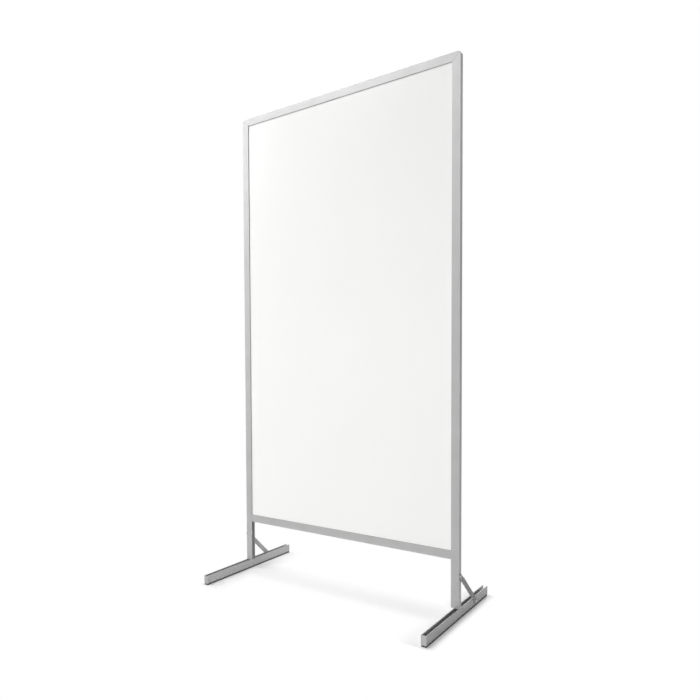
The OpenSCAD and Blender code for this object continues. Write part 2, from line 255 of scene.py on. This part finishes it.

□ □ □

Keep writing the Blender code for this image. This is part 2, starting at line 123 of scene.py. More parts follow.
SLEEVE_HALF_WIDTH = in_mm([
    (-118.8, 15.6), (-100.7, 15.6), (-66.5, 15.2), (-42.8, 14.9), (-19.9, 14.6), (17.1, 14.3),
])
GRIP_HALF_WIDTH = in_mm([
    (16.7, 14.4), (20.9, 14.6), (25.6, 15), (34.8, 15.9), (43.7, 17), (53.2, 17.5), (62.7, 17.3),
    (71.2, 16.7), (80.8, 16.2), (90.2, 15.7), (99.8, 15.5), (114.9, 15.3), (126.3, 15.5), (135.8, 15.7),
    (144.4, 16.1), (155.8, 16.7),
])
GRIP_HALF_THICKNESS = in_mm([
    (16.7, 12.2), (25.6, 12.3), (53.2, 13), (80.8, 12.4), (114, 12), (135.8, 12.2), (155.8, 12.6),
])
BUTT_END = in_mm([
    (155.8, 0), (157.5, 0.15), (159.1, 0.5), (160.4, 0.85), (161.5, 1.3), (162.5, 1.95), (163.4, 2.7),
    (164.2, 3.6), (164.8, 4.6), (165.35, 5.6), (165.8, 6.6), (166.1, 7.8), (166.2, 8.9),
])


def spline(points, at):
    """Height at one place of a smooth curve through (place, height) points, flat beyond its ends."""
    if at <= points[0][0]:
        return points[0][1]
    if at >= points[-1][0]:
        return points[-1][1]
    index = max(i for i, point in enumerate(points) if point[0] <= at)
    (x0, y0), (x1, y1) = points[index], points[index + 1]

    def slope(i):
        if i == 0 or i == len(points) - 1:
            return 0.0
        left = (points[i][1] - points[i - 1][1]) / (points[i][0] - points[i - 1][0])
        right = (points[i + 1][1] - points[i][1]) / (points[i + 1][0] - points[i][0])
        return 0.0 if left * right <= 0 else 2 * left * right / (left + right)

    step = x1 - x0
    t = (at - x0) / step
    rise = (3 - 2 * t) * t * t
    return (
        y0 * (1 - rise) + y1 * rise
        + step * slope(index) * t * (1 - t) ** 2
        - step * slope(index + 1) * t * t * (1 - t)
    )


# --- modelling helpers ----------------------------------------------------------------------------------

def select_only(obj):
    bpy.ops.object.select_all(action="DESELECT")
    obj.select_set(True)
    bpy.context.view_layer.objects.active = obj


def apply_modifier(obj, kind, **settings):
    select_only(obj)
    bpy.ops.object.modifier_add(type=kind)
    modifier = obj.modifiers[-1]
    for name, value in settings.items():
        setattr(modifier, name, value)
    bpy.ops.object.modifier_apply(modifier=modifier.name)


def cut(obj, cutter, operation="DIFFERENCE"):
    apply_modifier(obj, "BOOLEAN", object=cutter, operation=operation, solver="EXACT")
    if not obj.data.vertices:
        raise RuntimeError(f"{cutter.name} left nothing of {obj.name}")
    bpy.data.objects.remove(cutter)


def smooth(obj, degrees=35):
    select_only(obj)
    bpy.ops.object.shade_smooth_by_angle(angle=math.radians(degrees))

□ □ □

## Exercise directions
Give back only a number, the number of lines where the string "code" occurs.

## Result of the task
2